Impact of Inventory on Quota-Bonus Contracts with Rent Sharing
Operations Research Vol. 64, No. 1, pp. 94 - 98, January-February 2016;
11 Pages Posted: 26 Nov 2013 Last revised: 11 Feb 2017
Date Written: July 6, 2015
We study the impact of limited inventory on optimal salesforce compensation contracts. We use the framework of Oyer (2000), characterized by limited liability and rent sharing with the agent. A commonly invoked assumption in the inventory management literature is that the demand distribution satisfies the increasing failure rate (IFR) property. Under this assumption, however, Oyer (2000) shows that a quota-bonus contract -- a widely adopted salesforce compensation contract in the practice -- cannot sustain in equilibrium.
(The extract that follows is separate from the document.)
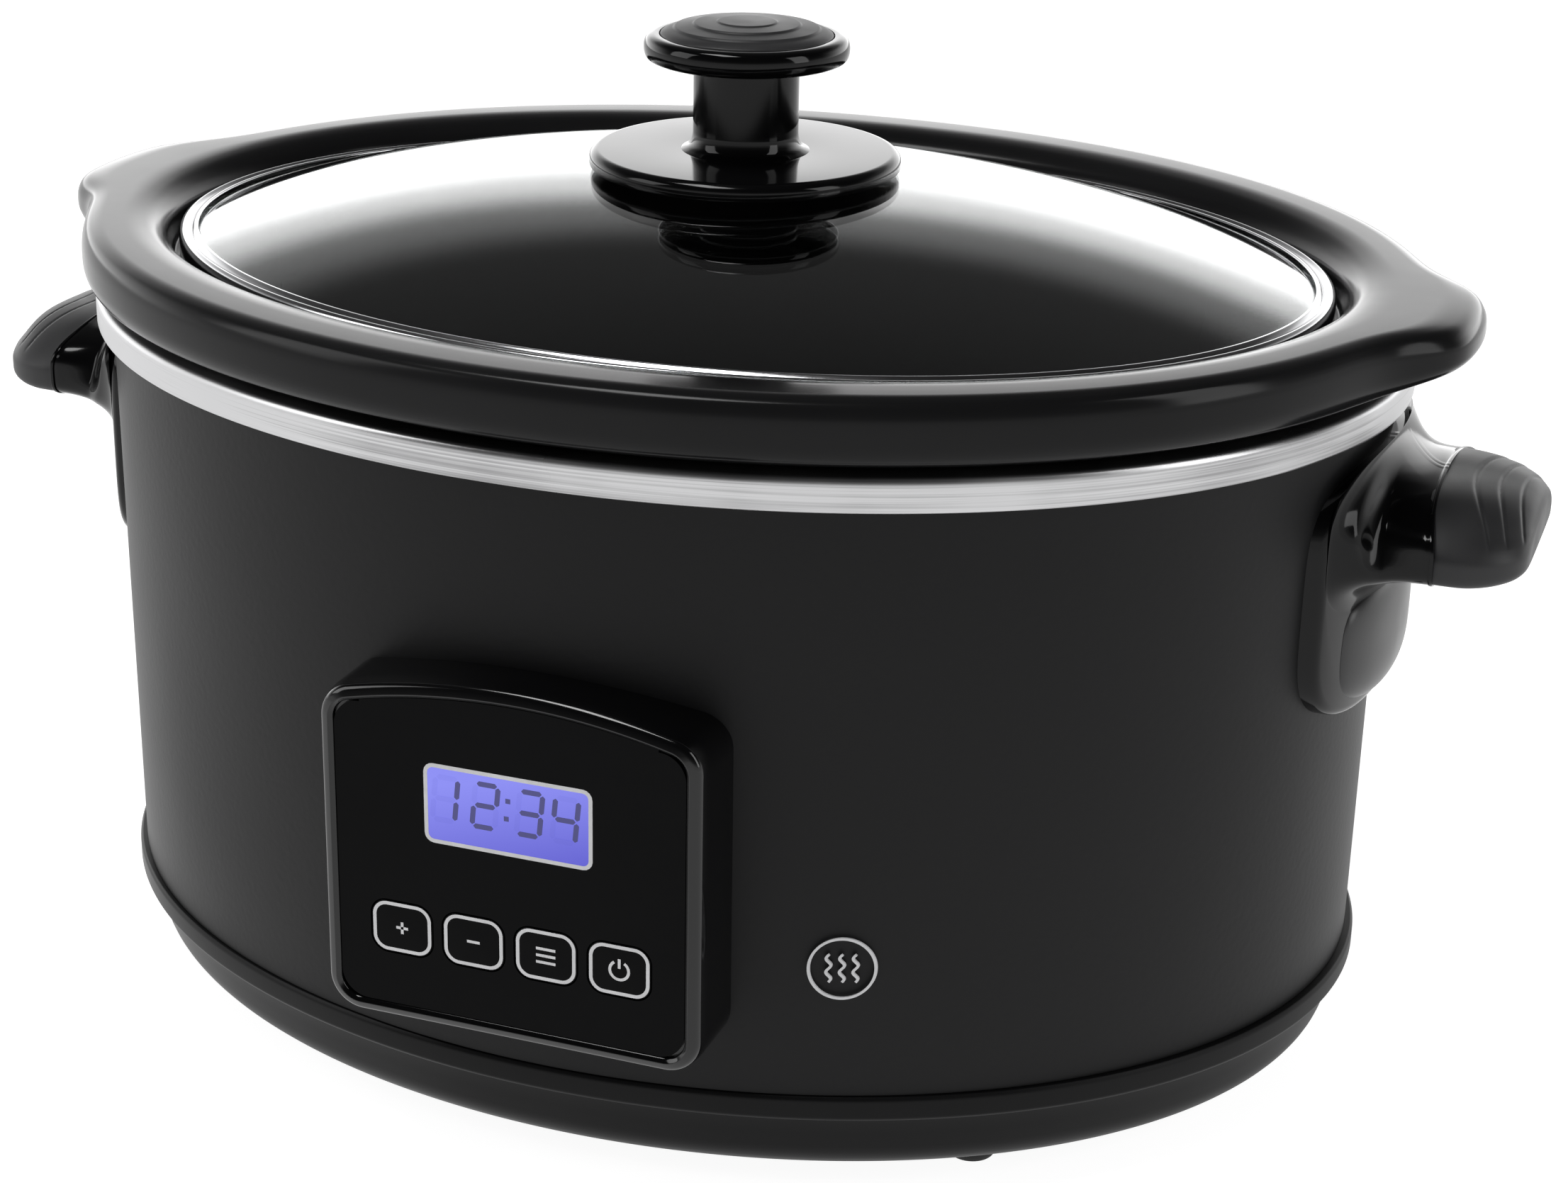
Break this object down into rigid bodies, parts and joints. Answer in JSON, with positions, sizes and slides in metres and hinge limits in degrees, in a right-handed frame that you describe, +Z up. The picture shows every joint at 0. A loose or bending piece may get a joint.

We show that due to demand censoring in the presence of limited inventory (i.e., demand realizations higher than the inventory level are unobservable), a quota-bonus contract is the optimal equilibrium contract, and it exists, even for a demand distribution with the IFR property. Since many well-known distributions have the IFR property, and inventory constraints are operative in many real-world situations, our results significantly extend the scope of the optimality of quota-bonus contracts. Our results also underscore the importance of considering the inventory aspect while making salesforce compensation decisions.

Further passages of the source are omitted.